Tuition fee increases do not harm access for poor students as long as they are accompanied by robust financial aid, recent US research has suggested.
A study found that the share of low-income undergraduates – those from families earning $53,000 (£40,507) or less a year – in the University of California System rose by five percentage points to 40 per cent between 2009 and 2014 even though in-state tuition fees climbed by 45 per cent to $14,460 during that period.
There was also little difference in students’ cost-saving behaviours (such as getting a job or reducing personal spending) by income group as a result of the fee rise.
The paper, “Tuition as a path for affordability? The pursuit of a progressive tuition model at the University of California”, says that this is a “counterintuitive finding to the general perception that higher tuition equals less access to the economically vulnerable” and shows that “demanding lower or no tuition does not appear to be based on any clear analysis of the correlation of tuition and affordability”.
It adds that charging low fees or none at all at public universities correlates with “higher attrition rates and longer time to graduate”, which means that there is “less enrolment capacity” for new students to enter selective universities.
At the same time, however, there is evidence of a “middle-class squeeze”, with a marginal decline in the number of enrolled students from families earning between $106,000 and $159,000 a year. The study says that this “may partially reflect an overall decline in middle-class families in California’s population, as well as concerns over affordability and market shifts with more Californians seeking higher education in other states”.
Although 64 per cent of UC students from families earning less than $35,000 annually said that the total cost of attendance was manageable, this figure drops to 48 per cent for students from families earnings between $80,000 and $125,000.
The research was conducted by John Aubrey Douglass, senior research fellow in public policy and higher education at the University of California, Berkeley, and Patrick Lapid, economist at the Bureau of Consumer Financial Protection. It draws on data from the national Student Experience in the Research University Survey of undergraduates, conducted by Berkeley’s Center for Studies in Higher Education. The analysis focuses on survey results from the UC System in 2014, which was preceded by significant tuition fee increases and the Great Recession, but there is some comparison with data from 2012 and 2010.

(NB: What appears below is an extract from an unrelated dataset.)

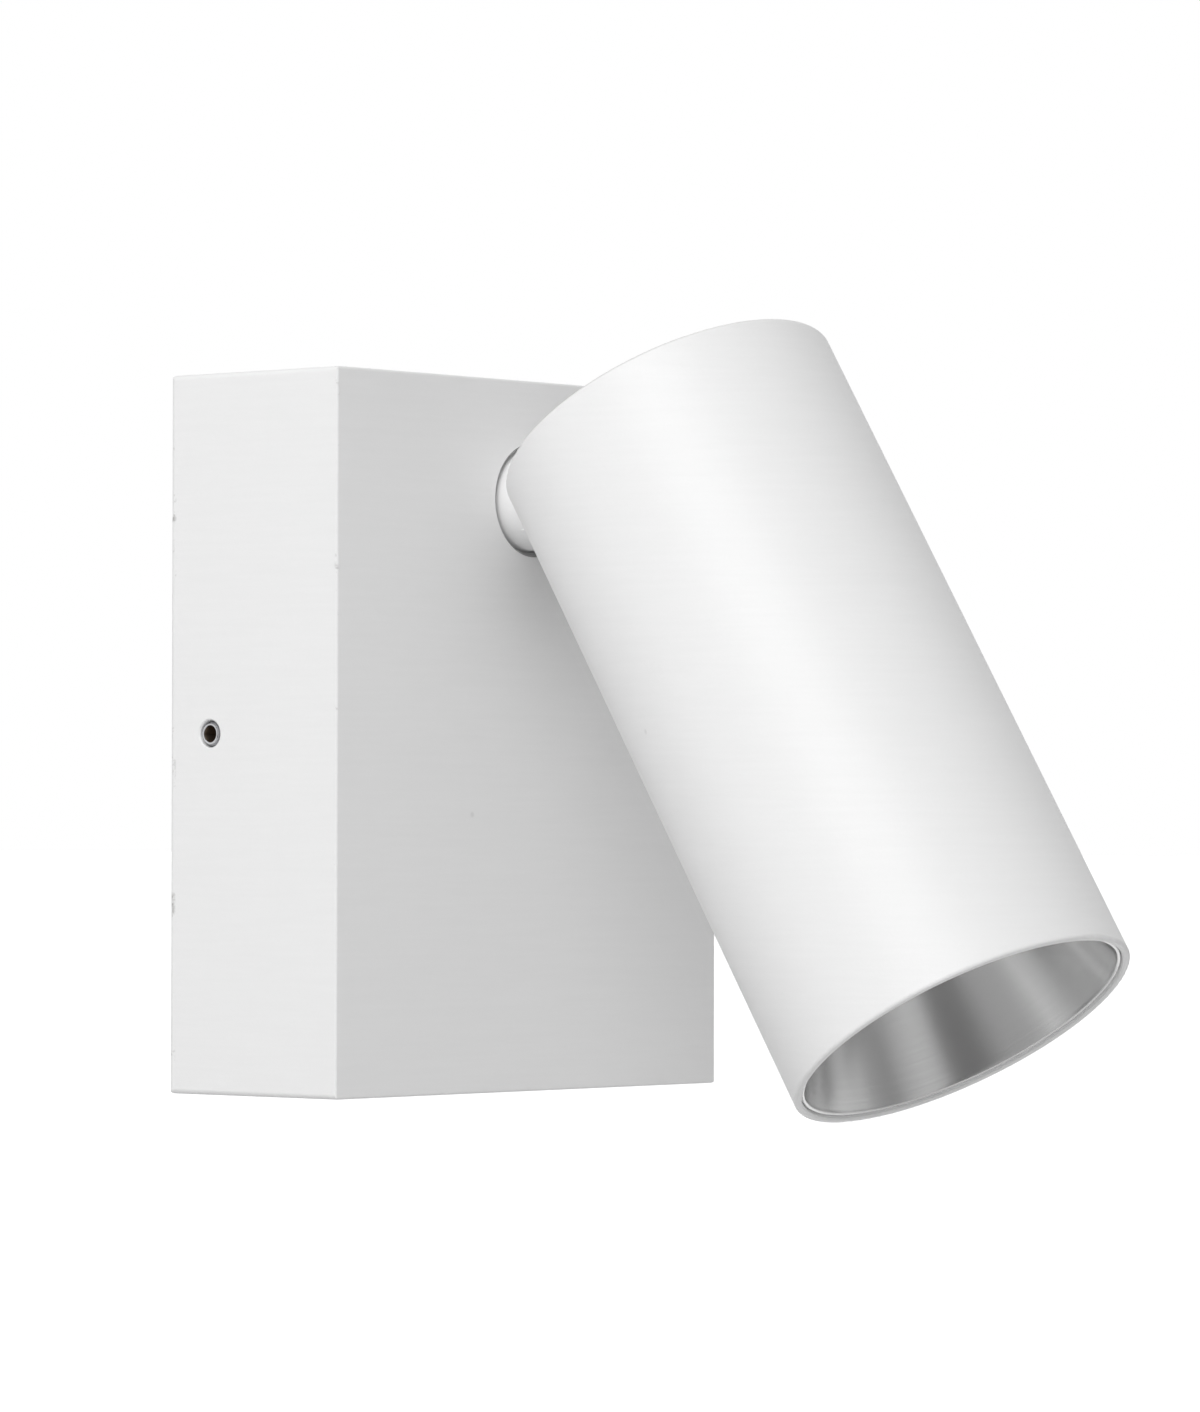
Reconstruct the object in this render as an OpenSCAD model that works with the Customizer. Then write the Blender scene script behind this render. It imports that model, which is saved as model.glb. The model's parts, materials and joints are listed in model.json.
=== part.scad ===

The paper suggests that the increase in the share of lower-income students is in part a result of the UC System’s adoption of a “progressive tuition model” in which higher-income students are charged more to help reduce the cost and debt for lower-income students.
The campuses have done this by investing a third of tuition-fee income into institutional need-based financial aid, which replaces the previous model whereby state governments provided “subsidies to universities who then charged uniformly low tuition fees”.
As a result, some 55 per cent of UC undergraduates pay no tuition fee. There is also “greater net cost differentiation by income”, meaning that lower-income students today pay similar net costs compared with students a decade ago “with only a slight increase in their debt burden” while higher-income students pay more and take on more debt, according to the study.
The study concludes that “higher tuition rates at public universities, if accompanied by robust federal, state, and institutional financial aid, appears to be a viable path for maintaining access to lower-income students, and for generating income needed for institutions to maintain or improve student-to-faculty ratios and other measure of quality”.